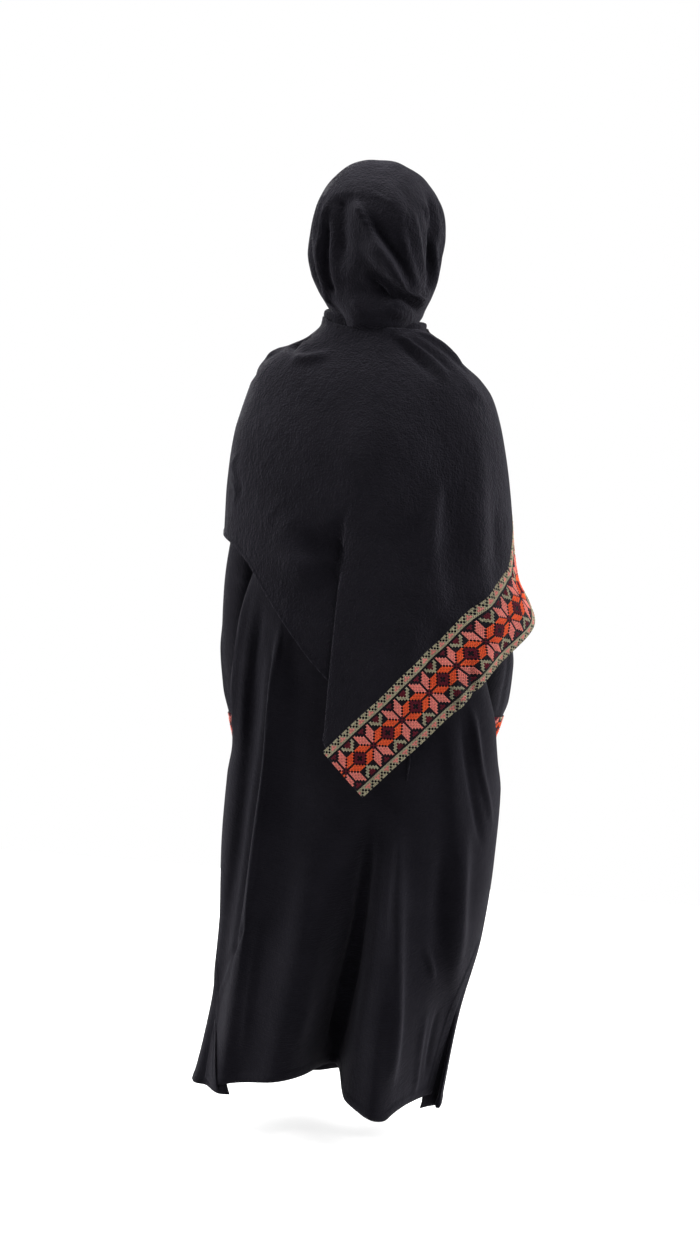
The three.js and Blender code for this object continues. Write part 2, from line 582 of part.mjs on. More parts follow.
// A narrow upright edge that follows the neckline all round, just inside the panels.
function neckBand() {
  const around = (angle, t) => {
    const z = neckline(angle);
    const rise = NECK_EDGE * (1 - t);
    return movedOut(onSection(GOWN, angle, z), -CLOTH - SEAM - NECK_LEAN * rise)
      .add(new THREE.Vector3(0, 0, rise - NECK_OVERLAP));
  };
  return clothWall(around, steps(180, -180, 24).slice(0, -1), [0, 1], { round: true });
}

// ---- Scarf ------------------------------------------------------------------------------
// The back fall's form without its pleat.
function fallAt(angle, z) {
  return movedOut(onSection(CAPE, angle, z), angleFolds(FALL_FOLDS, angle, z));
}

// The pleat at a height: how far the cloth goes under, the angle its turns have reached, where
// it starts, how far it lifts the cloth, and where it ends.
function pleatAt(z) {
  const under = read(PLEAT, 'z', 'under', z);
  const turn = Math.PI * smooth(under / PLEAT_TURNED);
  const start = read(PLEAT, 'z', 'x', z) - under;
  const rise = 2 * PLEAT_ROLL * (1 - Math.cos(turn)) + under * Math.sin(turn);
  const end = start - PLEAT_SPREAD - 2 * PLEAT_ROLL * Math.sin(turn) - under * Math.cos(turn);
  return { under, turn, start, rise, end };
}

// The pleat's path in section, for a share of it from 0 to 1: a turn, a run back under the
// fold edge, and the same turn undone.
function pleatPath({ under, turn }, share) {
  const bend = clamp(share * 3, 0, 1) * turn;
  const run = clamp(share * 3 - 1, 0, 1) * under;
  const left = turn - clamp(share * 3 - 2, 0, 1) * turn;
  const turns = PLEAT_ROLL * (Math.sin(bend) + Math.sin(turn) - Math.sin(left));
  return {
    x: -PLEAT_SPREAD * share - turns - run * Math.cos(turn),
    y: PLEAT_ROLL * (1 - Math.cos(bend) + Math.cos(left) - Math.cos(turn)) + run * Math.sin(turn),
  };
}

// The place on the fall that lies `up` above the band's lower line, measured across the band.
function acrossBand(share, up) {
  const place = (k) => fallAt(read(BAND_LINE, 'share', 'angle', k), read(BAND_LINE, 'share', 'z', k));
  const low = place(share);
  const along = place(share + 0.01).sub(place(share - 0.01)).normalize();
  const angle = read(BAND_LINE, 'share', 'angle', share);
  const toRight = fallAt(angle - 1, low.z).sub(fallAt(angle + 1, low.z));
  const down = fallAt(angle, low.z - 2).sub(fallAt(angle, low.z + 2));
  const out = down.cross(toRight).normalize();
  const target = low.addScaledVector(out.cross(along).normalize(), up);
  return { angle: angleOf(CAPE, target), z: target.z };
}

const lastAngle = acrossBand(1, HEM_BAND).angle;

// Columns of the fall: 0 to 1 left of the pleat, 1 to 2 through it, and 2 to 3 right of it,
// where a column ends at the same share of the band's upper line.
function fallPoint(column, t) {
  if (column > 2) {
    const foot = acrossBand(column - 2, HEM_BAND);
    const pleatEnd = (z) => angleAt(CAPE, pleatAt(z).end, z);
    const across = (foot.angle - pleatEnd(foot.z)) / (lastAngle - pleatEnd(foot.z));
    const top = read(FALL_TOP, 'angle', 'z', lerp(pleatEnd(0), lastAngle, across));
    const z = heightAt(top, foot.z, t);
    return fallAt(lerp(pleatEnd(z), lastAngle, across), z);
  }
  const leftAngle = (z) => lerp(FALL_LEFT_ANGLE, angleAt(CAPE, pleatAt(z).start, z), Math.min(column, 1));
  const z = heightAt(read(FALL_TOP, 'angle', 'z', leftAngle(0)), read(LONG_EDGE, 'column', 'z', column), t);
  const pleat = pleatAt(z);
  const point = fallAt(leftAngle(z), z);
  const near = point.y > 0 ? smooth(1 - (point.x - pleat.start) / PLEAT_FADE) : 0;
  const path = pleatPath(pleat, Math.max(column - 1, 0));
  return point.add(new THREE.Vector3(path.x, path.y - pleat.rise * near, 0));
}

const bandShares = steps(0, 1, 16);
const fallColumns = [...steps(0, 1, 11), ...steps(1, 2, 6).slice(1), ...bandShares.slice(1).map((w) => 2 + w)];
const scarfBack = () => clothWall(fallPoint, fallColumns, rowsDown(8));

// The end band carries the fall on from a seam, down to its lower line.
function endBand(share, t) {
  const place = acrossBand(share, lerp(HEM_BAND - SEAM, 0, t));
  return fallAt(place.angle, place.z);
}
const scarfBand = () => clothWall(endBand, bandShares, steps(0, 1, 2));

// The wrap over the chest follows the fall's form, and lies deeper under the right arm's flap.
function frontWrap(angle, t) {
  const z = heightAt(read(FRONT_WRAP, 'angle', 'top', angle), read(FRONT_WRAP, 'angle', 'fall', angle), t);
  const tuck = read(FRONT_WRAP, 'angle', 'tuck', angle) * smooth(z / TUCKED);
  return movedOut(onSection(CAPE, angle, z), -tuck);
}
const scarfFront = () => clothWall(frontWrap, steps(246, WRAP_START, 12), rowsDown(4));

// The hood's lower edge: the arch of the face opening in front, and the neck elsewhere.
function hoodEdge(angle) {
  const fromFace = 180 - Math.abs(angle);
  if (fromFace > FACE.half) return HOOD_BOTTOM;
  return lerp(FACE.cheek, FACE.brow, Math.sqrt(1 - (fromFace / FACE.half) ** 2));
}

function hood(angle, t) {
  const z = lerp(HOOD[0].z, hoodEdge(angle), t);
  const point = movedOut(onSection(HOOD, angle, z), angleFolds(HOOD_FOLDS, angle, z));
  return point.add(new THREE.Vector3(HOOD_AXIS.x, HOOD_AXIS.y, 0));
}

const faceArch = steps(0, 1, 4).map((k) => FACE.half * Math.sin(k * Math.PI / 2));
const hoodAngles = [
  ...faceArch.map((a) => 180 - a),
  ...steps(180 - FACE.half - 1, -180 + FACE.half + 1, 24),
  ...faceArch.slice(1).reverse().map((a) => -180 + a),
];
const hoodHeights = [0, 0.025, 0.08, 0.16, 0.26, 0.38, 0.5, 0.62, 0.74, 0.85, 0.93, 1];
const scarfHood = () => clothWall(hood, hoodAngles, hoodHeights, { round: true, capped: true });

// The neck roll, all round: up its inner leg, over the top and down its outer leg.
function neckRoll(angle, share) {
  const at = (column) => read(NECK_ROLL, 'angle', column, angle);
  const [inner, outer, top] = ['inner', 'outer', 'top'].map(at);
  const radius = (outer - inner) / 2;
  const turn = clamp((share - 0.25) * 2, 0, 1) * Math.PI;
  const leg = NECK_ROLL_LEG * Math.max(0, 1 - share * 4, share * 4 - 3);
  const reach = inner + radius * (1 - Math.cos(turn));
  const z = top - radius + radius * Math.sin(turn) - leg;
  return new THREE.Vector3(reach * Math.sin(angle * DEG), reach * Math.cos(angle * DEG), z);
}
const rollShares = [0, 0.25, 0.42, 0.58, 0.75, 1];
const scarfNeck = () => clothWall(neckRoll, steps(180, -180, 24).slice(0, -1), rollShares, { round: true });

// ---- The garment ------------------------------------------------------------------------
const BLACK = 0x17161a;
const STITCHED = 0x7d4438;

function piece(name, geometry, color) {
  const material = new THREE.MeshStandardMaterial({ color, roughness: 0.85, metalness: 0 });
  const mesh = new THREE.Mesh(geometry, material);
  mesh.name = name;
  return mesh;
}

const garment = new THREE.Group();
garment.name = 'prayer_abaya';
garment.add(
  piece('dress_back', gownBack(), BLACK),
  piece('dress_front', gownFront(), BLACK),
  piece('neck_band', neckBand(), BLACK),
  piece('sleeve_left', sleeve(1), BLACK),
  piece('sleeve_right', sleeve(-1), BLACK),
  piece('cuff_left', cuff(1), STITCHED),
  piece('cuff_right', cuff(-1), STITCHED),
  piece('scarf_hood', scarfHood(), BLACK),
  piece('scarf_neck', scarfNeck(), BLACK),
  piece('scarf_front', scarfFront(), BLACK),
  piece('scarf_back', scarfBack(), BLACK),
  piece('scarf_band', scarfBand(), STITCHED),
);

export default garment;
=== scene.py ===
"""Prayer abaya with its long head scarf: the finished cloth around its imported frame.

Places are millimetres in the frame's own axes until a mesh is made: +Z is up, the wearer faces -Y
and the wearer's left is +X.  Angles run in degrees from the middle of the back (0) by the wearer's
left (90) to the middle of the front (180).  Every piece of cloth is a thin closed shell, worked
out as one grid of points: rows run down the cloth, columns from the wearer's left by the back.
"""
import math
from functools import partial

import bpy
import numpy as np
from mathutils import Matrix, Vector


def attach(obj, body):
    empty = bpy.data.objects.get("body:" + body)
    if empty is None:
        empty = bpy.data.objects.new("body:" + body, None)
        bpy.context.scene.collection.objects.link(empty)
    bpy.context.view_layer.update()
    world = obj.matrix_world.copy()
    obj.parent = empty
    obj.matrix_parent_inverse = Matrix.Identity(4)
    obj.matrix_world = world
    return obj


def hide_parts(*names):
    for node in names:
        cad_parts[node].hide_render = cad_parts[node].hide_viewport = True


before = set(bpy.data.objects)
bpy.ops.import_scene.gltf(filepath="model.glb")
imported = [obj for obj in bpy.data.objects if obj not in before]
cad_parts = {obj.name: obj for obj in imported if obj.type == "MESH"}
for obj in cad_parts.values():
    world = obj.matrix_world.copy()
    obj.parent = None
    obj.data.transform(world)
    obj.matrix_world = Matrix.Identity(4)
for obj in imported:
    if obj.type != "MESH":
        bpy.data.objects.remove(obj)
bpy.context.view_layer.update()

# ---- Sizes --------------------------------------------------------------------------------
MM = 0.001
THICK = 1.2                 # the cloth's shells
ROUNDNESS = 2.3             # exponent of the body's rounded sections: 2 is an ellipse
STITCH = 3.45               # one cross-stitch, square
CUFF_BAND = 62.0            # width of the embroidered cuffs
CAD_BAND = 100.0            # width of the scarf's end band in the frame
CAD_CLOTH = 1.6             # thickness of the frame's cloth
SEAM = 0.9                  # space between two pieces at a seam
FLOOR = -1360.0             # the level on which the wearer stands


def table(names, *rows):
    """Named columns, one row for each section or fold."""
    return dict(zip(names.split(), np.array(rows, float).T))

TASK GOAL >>
Only the lines running from the line with "if empty is" through the line with "obj.parent = empty" should be repeated, exactly and with both ends kept.

SOLUTION TO THIS PROBLEM >>
    if empty is None:
        empty = bpy.data.objects.new("body:" + body, None)
        bpy.context.scene.collection.objects.link(empty)
    bpy.context.view_layer.update()
    world = obj.matrix_world.copy()
    obj.parent = empty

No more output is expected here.